- Alkermes stock surged early Friday, gaining more than 30% the morning after the Dublin-headquarted company announced positive results from its third Phase 3 trial of its drug for major depressive disorder.
- The treatment, known as ALKS 5461, met its primary endpoint, significantly reducing depression scores compared to placebo, as measured on both MADRS-6 and MADRS-10 rating scales.
- With positive results in hand, Alkermes said it would soon request a meeting with the Food and Drug Administration to discuss filing for approval. But the fate of ALKS 5461 is still very much in doubt, despite the success. Two previous late-stage studies both failed to show a statistically significant benefit.
With the stock surge Friday morning, Alkermes gained back some of the value it lost when it reported the failures of the two earlier Phase 3 studies in January.
Even with the optimism surrounding the most recent FORWARD-5 study, the case for potential approval of ALKS 5461 is far from a slam-dunk.
"We see the results as a positive surprise, as we were not sure that the modifications made to FORWARD-5 following the failures of FORWARD-3/-4 would be necessarily adequate for success," wrote Jefferies analyst Biren Amin in an note to investors.
Two doses of ALKS 5461 were tested in FORWARD 5, which was separated into two sequential stages. While the higher 2 milligram dose met the prespecified primary endpoint, the lower 1 milligram dose did not separate significantly from the effect seen in the placebo arm.
Alkermes management was eager to move ahead with its filing plans.
"We believe that we have a robust body of evidence to support a regulatory submission for this important new medicine. We’ll request a meeting with the FDA very soon and map out the next steps with the goal of bringing this potential new important treatment option to patients as soon as possible," said Elliot Ehrich, chief medical officer at Alkermes, speaking on an analyst call Thursday.
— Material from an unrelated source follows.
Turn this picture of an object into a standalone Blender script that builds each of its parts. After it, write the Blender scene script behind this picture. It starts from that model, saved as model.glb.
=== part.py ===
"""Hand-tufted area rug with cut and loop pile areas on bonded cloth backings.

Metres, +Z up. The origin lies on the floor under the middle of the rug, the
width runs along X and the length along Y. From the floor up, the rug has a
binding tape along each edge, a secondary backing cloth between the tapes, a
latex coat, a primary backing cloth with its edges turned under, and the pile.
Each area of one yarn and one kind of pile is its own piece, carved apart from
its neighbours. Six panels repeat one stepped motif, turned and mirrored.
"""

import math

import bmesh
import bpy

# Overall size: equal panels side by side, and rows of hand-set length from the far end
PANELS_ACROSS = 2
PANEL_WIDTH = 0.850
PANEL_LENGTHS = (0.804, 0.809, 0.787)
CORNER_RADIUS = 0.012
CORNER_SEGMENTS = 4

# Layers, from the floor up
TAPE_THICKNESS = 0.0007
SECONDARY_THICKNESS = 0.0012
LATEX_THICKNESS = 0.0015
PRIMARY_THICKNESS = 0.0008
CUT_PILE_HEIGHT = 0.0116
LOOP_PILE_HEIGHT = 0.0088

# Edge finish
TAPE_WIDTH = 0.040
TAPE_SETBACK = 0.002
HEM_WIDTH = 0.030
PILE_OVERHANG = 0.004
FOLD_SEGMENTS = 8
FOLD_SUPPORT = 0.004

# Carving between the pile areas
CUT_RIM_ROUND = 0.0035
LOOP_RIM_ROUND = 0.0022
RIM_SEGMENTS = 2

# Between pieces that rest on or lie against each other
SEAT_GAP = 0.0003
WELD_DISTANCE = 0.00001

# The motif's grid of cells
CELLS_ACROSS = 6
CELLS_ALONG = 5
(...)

Alkermes plans to pool data from FORWARD-5 and one of the two earlier Phase 3 studies, FORWARD-4, which shared similar trial designs. While that study missed its primary endpoint, post hoc analyses on the higher dose group showed a significant improvement, Alkermes claimed at the time.
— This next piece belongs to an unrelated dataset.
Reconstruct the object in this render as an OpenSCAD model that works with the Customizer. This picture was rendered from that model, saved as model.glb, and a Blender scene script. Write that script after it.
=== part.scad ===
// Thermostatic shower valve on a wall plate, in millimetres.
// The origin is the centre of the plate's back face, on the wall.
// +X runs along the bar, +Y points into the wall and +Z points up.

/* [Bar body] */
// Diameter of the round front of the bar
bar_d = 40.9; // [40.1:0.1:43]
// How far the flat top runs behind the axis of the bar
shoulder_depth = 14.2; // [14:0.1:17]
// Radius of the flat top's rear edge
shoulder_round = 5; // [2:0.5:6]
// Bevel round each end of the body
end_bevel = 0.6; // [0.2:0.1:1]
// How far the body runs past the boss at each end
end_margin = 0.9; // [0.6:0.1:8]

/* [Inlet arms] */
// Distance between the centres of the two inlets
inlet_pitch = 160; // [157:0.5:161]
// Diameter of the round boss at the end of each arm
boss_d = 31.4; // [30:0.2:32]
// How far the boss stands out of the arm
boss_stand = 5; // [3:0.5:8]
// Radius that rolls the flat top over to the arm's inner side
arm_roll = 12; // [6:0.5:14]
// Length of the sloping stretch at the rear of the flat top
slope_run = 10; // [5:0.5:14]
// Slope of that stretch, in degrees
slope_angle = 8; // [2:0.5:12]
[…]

Management was also encouraged by the safety profile of ALKS 5461, with nausea, dizziness and fatigue the most commonly reported adverse events. "The importance of a favorable safety and tolerability profile should not be underestimated in the case of a new potential treatment option for depression," Ehrich said.
While major depressive disorder is still a major unmet need, Alkermes is shooting for approval in an adjunctive setting, which could limit potential market size. Jefferies predicts peak risk-adjusted annual sales of $361 million in 2024.